Set down, please, exactly the lines below that run from the line with "front.inner, false), crepe);" to the line with "before = set(bpy.data.objects)", both lines included.

------------------------------------

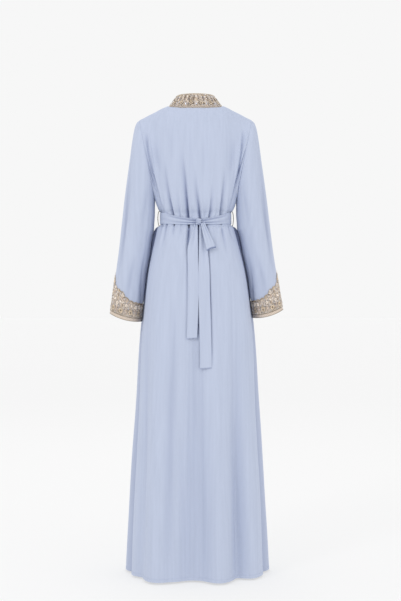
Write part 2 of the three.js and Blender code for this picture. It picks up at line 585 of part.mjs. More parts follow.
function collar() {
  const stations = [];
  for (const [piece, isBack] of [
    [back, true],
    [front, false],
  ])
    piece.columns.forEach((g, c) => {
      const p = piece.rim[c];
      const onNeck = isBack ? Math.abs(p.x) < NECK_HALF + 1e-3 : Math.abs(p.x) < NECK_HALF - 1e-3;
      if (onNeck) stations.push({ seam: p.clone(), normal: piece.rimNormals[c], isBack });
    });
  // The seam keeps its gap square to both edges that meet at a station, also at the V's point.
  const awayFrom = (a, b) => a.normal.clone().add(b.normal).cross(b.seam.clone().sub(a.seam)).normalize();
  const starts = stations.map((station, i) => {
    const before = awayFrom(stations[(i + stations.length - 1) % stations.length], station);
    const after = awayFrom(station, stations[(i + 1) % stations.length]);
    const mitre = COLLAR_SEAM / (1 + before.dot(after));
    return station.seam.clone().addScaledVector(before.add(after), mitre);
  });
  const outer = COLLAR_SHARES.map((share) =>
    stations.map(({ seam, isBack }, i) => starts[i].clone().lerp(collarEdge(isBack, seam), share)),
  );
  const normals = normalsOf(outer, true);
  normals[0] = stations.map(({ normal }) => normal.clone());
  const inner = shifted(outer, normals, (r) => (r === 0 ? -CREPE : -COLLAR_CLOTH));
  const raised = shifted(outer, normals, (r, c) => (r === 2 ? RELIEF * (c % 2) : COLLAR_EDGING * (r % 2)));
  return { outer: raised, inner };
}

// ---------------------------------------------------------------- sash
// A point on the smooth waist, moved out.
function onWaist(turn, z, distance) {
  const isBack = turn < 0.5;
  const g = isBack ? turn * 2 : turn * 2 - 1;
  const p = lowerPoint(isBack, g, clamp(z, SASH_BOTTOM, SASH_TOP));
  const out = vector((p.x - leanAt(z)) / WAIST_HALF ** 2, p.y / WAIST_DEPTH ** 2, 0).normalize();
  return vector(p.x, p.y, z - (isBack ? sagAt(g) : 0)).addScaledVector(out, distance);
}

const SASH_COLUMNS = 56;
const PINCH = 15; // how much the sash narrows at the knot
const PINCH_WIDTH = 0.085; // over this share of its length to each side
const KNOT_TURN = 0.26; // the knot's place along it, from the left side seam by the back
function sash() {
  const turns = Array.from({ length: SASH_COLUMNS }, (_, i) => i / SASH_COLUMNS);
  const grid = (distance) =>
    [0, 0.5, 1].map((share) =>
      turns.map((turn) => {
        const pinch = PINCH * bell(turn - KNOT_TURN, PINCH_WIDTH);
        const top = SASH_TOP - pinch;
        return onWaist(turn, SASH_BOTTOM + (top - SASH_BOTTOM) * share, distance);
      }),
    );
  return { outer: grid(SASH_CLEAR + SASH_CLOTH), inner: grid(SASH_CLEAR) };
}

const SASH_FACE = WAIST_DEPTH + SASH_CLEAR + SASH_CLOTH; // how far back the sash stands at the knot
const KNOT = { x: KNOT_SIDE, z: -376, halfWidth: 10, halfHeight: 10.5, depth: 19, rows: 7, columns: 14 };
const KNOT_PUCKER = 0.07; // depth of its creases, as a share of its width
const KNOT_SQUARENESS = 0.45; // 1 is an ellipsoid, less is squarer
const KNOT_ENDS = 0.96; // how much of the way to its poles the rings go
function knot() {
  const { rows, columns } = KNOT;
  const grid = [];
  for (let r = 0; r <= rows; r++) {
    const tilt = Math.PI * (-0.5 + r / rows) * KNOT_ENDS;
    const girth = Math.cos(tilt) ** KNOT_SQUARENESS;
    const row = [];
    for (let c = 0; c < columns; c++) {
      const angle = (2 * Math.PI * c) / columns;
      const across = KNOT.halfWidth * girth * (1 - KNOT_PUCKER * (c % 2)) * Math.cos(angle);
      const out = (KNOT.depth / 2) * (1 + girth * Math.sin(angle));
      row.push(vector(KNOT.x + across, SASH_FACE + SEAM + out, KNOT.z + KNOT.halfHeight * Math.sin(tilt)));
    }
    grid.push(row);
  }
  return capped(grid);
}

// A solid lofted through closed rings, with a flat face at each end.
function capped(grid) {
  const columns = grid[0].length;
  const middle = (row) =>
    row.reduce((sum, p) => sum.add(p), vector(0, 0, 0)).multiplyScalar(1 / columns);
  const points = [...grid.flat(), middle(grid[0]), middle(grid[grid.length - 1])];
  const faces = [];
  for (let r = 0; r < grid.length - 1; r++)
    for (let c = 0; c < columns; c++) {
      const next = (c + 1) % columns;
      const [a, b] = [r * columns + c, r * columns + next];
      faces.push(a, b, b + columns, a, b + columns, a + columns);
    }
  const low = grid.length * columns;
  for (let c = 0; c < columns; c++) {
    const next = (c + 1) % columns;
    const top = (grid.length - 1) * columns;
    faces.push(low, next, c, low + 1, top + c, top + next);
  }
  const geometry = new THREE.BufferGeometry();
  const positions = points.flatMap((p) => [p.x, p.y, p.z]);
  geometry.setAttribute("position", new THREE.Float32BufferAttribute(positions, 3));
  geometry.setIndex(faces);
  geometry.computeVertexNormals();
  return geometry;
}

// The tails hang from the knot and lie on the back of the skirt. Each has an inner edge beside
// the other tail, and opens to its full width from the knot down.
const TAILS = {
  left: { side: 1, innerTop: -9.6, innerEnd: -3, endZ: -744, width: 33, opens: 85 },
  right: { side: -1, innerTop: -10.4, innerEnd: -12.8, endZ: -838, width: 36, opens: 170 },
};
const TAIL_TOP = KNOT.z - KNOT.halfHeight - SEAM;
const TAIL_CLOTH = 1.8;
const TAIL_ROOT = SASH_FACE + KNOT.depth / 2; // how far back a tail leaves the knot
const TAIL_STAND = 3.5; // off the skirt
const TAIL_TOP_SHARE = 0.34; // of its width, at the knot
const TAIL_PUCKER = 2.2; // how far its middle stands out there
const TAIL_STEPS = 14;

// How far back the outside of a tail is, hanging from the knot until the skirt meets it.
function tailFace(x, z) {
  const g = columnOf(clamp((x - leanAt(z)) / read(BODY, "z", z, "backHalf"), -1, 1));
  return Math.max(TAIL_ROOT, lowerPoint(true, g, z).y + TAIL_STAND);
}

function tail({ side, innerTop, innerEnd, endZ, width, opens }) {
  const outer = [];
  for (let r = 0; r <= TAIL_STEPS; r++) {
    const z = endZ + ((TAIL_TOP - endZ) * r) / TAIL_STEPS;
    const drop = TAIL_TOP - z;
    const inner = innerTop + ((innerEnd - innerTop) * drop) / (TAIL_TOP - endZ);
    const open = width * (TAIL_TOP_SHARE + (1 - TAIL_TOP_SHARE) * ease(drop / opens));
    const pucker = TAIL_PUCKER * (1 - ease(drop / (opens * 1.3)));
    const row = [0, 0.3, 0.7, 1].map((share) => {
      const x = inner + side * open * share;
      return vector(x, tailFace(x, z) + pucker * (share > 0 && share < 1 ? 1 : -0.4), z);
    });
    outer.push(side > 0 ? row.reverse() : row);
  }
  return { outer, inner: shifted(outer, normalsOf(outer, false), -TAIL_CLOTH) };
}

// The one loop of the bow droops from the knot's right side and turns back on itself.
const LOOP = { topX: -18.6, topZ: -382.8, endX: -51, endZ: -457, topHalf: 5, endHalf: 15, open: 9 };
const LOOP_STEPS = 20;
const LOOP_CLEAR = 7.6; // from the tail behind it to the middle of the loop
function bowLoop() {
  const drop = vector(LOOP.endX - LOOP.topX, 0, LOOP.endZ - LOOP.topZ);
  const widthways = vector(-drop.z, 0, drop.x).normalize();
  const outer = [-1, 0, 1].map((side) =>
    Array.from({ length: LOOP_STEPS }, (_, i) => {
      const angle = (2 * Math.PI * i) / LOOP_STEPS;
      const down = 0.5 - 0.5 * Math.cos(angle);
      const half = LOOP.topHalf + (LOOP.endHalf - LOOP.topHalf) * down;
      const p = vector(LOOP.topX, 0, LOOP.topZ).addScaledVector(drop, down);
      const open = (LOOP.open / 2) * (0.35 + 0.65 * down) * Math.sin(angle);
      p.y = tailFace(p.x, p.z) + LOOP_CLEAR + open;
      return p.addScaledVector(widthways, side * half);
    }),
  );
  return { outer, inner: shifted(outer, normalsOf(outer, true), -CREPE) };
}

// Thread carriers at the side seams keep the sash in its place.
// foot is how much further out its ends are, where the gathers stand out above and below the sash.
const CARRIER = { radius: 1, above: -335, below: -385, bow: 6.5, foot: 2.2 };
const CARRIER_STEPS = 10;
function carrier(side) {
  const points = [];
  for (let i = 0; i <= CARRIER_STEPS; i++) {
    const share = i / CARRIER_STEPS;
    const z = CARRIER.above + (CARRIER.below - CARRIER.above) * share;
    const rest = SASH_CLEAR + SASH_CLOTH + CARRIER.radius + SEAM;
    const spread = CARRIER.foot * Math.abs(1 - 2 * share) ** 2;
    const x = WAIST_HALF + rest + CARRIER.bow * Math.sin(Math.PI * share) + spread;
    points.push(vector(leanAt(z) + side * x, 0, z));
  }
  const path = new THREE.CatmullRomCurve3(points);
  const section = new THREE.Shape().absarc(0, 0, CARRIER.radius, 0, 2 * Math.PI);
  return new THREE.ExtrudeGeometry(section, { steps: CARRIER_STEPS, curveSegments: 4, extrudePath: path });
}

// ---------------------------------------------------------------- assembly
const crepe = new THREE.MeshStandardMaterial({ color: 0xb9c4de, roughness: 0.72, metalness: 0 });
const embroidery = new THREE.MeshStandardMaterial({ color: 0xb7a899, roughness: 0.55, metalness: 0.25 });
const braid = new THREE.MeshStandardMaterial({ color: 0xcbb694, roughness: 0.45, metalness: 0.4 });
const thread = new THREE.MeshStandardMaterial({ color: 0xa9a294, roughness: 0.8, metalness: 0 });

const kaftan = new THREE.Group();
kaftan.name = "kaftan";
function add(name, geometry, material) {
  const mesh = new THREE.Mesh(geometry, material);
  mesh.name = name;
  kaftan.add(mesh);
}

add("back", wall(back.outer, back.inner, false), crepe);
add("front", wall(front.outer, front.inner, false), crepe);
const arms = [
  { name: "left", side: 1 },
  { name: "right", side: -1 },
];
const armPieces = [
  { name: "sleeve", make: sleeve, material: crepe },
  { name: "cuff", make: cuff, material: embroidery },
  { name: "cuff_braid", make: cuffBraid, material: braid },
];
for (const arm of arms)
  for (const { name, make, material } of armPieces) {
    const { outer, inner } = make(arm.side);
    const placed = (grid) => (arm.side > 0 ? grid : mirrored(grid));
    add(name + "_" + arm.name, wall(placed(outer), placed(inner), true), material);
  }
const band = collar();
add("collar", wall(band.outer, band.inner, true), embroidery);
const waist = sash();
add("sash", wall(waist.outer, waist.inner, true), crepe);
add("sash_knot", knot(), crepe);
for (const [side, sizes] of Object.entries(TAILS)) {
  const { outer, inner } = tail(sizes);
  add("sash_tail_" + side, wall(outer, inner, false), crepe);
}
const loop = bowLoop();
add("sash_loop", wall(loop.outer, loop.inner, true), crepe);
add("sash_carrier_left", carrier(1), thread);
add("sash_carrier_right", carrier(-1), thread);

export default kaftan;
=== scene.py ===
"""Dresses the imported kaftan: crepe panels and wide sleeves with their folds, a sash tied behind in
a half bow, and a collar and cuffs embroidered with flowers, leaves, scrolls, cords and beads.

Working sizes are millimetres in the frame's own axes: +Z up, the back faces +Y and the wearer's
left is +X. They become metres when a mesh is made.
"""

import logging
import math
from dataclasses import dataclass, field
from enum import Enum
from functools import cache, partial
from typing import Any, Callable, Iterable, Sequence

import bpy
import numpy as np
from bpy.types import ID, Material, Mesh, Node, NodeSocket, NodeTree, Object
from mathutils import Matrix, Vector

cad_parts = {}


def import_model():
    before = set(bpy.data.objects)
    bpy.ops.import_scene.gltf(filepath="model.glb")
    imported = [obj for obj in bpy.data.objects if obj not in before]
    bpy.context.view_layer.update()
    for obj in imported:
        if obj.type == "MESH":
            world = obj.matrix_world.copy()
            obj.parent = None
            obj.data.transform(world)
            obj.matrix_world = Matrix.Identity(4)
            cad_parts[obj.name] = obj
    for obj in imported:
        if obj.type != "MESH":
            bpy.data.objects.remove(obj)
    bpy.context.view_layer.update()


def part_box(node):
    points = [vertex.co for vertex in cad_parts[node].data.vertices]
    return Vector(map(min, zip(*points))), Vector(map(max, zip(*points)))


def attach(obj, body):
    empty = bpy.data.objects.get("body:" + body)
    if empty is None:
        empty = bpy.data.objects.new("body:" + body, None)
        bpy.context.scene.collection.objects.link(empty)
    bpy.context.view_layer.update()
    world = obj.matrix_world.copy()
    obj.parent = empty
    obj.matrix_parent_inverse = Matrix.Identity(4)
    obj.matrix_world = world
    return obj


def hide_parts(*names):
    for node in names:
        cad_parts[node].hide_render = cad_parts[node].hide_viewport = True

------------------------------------

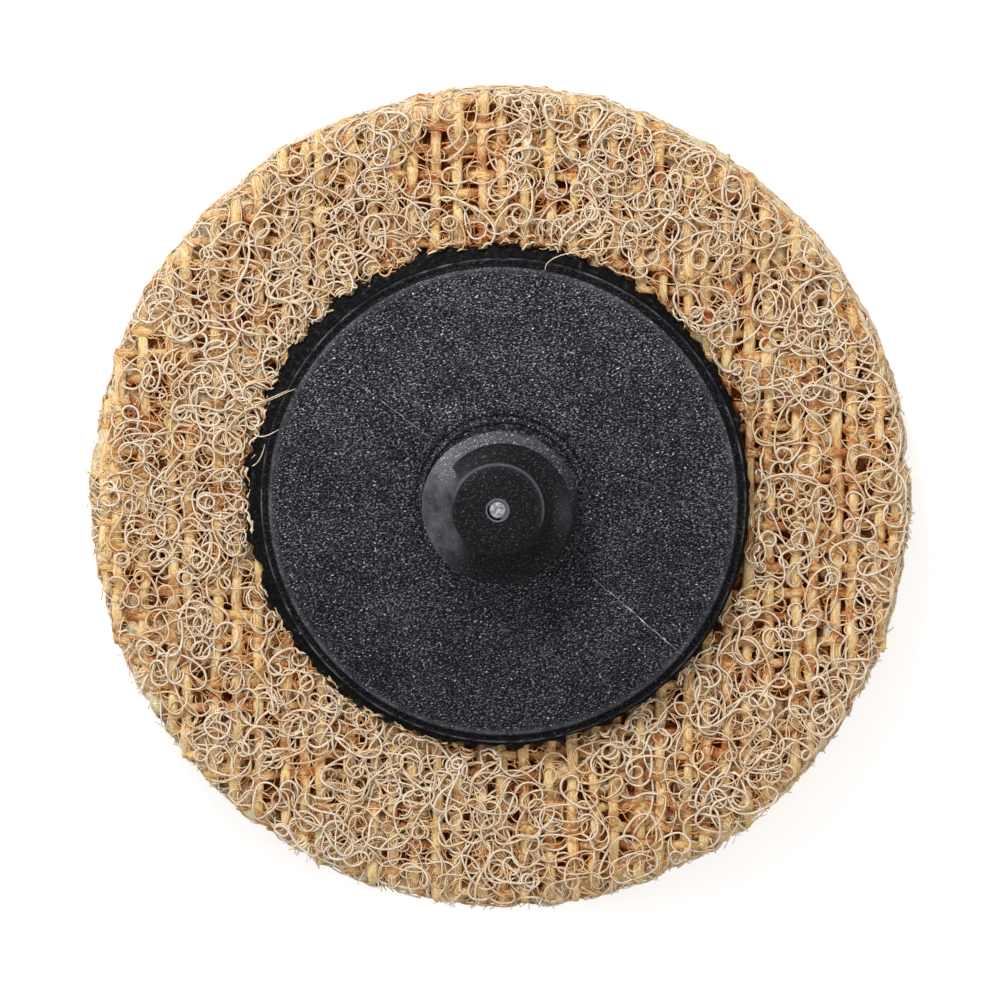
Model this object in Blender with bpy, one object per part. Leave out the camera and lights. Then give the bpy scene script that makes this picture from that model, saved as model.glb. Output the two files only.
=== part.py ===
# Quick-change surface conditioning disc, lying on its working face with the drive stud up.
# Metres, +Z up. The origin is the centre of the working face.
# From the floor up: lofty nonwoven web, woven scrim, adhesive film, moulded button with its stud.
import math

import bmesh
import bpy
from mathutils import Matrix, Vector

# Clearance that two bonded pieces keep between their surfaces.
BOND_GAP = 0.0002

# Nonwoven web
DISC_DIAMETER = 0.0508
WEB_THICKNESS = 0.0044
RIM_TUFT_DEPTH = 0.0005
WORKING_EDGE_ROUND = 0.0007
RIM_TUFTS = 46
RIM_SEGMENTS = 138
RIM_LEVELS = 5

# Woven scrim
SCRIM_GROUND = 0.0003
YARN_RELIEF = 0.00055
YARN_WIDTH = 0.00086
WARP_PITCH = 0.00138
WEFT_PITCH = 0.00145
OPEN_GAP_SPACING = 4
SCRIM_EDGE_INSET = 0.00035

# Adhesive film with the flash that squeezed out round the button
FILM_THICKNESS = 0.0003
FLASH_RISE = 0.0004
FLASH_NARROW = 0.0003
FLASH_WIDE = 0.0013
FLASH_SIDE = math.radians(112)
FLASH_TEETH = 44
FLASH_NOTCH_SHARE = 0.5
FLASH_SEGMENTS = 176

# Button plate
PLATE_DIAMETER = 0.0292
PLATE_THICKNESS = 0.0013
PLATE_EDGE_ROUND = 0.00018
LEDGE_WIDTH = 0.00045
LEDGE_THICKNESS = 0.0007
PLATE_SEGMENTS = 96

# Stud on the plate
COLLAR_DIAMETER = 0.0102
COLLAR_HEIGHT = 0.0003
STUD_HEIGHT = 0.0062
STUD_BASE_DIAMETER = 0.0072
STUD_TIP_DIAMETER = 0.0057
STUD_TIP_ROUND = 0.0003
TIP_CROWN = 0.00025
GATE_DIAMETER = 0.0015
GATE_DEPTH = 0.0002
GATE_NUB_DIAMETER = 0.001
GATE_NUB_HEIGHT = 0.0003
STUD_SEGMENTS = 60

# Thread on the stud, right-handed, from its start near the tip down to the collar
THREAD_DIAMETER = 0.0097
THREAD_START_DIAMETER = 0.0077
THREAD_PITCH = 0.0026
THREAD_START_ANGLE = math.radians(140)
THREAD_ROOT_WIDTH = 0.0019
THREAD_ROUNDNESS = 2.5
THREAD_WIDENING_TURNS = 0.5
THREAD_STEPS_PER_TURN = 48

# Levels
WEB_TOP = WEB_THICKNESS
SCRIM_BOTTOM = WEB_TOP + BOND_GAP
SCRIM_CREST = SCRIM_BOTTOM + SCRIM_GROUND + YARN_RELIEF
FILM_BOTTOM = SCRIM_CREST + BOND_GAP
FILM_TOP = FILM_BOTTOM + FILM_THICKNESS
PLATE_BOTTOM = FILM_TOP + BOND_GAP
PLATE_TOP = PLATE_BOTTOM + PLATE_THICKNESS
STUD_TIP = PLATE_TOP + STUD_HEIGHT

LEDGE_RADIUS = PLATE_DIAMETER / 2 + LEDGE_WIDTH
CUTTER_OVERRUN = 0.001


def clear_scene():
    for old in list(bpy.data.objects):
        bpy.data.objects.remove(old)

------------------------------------

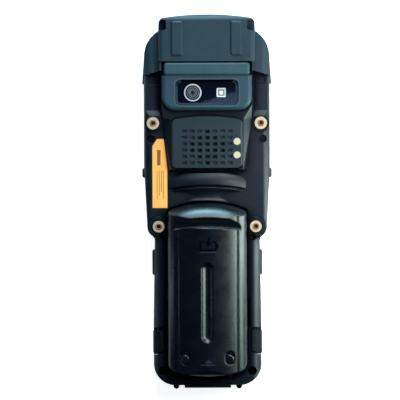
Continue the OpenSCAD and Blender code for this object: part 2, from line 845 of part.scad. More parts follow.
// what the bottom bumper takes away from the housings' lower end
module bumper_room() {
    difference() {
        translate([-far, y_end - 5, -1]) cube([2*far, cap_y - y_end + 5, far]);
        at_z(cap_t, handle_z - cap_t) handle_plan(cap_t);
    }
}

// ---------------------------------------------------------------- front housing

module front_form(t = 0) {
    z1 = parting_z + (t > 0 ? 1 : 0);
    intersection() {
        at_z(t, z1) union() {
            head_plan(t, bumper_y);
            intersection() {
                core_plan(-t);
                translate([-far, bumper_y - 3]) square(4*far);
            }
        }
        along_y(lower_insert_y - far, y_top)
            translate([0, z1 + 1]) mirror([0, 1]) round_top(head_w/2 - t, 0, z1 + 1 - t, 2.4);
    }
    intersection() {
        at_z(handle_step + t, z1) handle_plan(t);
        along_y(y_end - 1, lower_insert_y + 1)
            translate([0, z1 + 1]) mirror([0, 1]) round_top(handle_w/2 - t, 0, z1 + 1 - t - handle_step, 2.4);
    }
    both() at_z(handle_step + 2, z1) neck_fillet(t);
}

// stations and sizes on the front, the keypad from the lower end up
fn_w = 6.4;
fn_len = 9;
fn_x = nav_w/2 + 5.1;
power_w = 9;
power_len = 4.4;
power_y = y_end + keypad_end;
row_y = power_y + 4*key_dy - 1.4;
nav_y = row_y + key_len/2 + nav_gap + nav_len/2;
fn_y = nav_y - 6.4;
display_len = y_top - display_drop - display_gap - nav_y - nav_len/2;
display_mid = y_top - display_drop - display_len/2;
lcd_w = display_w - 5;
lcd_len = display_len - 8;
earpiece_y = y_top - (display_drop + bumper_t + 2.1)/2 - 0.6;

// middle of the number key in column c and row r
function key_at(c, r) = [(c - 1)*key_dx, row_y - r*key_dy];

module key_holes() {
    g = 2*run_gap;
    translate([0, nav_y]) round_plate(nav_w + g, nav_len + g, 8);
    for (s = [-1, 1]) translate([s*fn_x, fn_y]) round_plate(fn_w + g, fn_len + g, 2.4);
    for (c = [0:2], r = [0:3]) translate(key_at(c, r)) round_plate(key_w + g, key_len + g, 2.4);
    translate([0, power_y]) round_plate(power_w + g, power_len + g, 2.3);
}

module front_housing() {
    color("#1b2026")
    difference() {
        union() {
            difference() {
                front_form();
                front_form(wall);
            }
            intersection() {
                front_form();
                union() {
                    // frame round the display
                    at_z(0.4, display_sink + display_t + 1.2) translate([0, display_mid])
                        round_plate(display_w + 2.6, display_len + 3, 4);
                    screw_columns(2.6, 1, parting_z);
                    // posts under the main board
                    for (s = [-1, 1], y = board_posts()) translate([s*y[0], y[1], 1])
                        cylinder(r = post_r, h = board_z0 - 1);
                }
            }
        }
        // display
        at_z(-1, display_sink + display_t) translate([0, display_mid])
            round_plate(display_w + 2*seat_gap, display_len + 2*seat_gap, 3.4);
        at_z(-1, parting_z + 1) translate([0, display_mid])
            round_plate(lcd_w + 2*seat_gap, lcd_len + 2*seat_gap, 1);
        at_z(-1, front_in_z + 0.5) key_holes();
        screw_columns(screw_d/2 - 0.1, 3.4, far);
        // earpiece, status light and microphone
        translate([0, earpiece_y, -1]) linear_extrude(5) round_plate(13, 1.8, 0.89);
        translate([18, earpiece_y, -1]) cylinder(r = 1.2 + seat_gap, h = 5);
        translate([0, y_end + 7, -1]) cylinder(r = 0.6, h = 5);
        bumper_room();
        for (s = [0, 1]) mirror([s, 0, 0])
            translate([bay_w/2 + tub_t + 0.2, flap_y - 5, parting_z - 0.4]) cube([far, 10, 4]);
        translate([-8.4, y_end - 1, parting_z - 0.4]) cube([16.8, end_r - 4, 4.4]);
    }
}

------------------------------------

Exercise result>
add("front", wall(front.outer, front.inner, false), crepe);
const arms = [
  { name: "left", side: 1 },
  { name: "right", side: -1 },
];
const armPieces = [
  { name: "sleeve", make: sleeve, material: crepe },
  { name: "cuff", make: cuff, material: embroidery },
  { name: "cuff_braid", make: cuffBraid, material: braid },
];
for (const arm of arms)
  for (const { name, make, material } of armPieces) {
    const { outer, inner } = make(arm.side);
    const placed = (grid) => (arm.side > 0 ? grid : mirrored(grid));
    add(name + "_" + arm.name, wall(placed(outer), placed(inner), true), material);
  }
const band = collar();
add("collar", wall(band.outer, band.inner, true), embroidery);
const waist = sash();
add("sash", wall(waist.outer, waist.inner, true), crepe);
add("sash_knot", knot(), crepe);
for (const [side, sizes] of Object.entries(TAILS)) {
  const { outer, inner } = tail(sizes);
  add("sash_tail_" + side, wall(outer, inner, false), crepe);
}
const loop = bowLoop();
add("sash_loop", wall(loop.outer, loop.inner, true), crepe);
add("sash_carrier_left", carrier(1), thread);
add("sash_carrier_right", carrier(-1), thread);

export default kaftan;
=== scene.py ===
"""Dresses the imported kaftan: crepe panels and wide sleeves with their folds, a sash tied behind in
a half bow, and a collar and cuffs embroidered with flowers, leaves, scrolls, cords and beads.

Working sizes are millimetres in the frame's own axes: +Z up, the back faces +Y and the wearer's
left is +X. They become metres when a mesh is made.
"""

import logging
import math
from dataclasses import dataclass, field
from enum import Enum
from functools import cache, partial
from typing import Any, Callable, Iterable, Sequence

import bpy
import numpy as np
from bpy.types import ID, Material, Mesh, Node, NodeSocket, NodeTree, Object
from mathutils import Matrix, Vector

cad_parts = {}


def import_model():
    before = set(bpy.data.objects)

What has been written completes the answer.